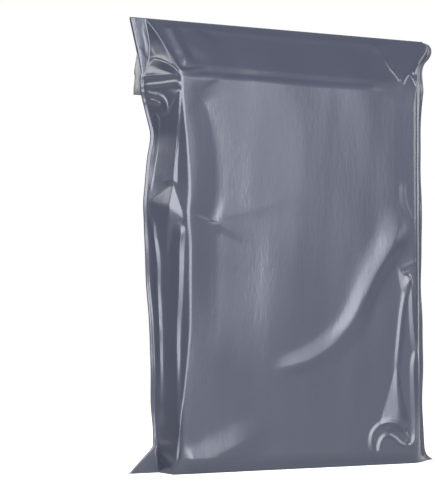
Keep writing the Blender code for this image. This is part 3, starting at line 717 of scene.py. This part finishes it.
def add_softbox(name, azimuth, elevation, distance, width, height, radiance, colour):
    """A rectangular lamp. Azimuth 0 is straight in front of the bag, and to its right is positive."""
    lamp = bpy.data.lights.new(name, "AREA")
    lamp.shape = "RECTANGLE"
    lamp.size, lamp.size_y = width, height
    lamp.energy = radiance * np.pi * width * height
    lamp.color = colour
    box = bpy.data.objects.new(name, lamp)
    turn, tilt = radians(azimuth), radians(elevation)
    away = (sin(turn) * cos(tilt), -cos(turn) * cos(tilt), sin(tilt))
    box.location = [a + distance * d for a, d in zip(LAMP_AIM, away)]
    box.rotation_euler = (np.pi / 2 - tilt, 0, turn)
    bpy.context.scene.collection.objects.link(box)


def add_camera():
    lens = bpy.data.cameras.new("camera")
    lens.sensor_fit = "VERTICAL"
    lens.sensor_height = SENSOR_MM
    lens.lens = FOCAL_PIXELS / PHOTO_HEIGHT_PIXELS * SENSOR_MM
    camera = bpy.data.objects.new("camera", lens)
    camera.location = CAMERA_PLACE
    camera.rotation_euler = (np.pi / 2 + CAMERA_TILT, 0, -CAMERA_TURN)
    bpy.context.scene.collection.objects.link(camera)
    bpy.context.scene.camera = camera


def build_bag():
    """The film's two faces and the flap, set so that their depth is centred as the solid's is."""
    film = film_material("grey_film", FILM_COLOUR, FILM_ROUGHNESS)
    inside = film_material("film_inside", INSIDE_COLOUR, INSIDE_ROUGHNESS)
    fine_s, fine_t = np.meshgrid(steps_through(FINE_COLUMNS), steps_through(FINE_ROWS))
    plain_s, plain_t = np.meshgrid(steps_through(PLAIN_COLUMNS), steps_through(PLAIN_ROWS))
    front = front_places(fine_s, fine_t)
    back = back_places(plain_s, plain_t)
    middle = (front[..., 1].min() + back[..., 1].max() + FLAP_THICKNESS) / 2
    front[..., 1] -= middle
    back[..., 1] -= middle
    film_panel("film_front", front, -1, film)
    film_panel("film_back", back, 1, film)
    flap_panel(film, inside, -middle)


build_bag()
add_floor()
add_world()
for softbox in LAMPS:
    add_softbox(*softbox)
add_camera()
bpy.context.scene.view_settings.view_transform = "Standard"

****************************************

## [Problem to work on]
Output the listing above word for word.

## [Exercise answer]
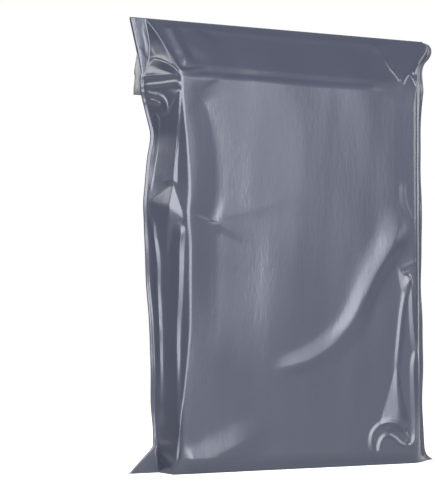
Keep writing the Blender code for this image. This is part 3, starting at line 717 of scene.py. This part finishes it.
def add_softbox(name, azimuth, elevation, distance, width, height, radiance, colour):
    """A rectangular lamp. Azimuth 0 is straight in front of the bag, and to its right is positive."""
    lamp = bpy.data.lights.new(name, "AREA")
    lamp.shape = "RECTANGLE"
    lamp.size, lamp.size_y = width, height
    lamp.energy = radiance * np.pi * width * height
    lamp.color = colour
    box = bpy.data.objects.new(name, lamp)
    turn, tilt = radians(azimuth), radians(elevation)
    away = (sin(turn) * cos(tilt), -cos(turn) * cos(tilt), sin(tilt))
    box.location = [a + distance * d for a, d in zip(LAMP_AIM, away)]
    box.rotation_euler = (np.pi / 2 - tilt, 0, turn)
    bpy.context.scene.collection.objects.link(box)


def add_camera():
    lens = bpy.data.cameras.new("camera")
    lens.sensor_fit = "VERTICAL"
    lens.sensor_height = SENSOR_MM
    lens.lens = FOCAL_PIXELS / PHOTO_HEIGHT_PIXELS * SENSOR_MM
    camera = bpy.data.objects.new("camera", lens)
    camera.location = CAMERA_PLACE
    camera.rotation_euler = (np.pi / 2 + CAMERA_TILT, 0, -CAMERA_TURN)
    bpy.context.scene.collection.objects.link(camera)
    bpy.context.scene.camera = camera


def build_bag():
    """The film's two faces and the flap, set so that their depth is centred as the solid's is."""
    film = film_material("grey_film", FILM_COLOUR, FILM_ROUGHNESS)
    inside = film_material("film_inside", INSIDE_COLOUR, INSIDE_ROUGHNESS)
    fine_s, fine_t = np.meshgrid(steps_through(FINE_COLUMNS), steps_through(FINE_ROWS))
    plain_s, plain_t = np.meshgrid(steps_through(PLAIN_COLUMNS), steps_through(PLAIN_ROWS))
    front = front_places(fine_s, fine_t)
    back = back_places(plain_s, plain_t)
    middle = (front[..., 1].min() + back[..., 1].max() + FLAP_THICKNESS) / 2
    front[..., 1] -= middle
    back[..., 1] -= middle
    film_panel("film_front", front, -1, film)
    film_panel("film_back", back, 1, film)
    flap_panel(film, inside, -middle)


build_bag()
add_floor()
add_world()
for softbox in LAMPS:
    add_softbox(*softbox)
add_camera()
bpy.context.scene.view_settings.view_transform = "Standard"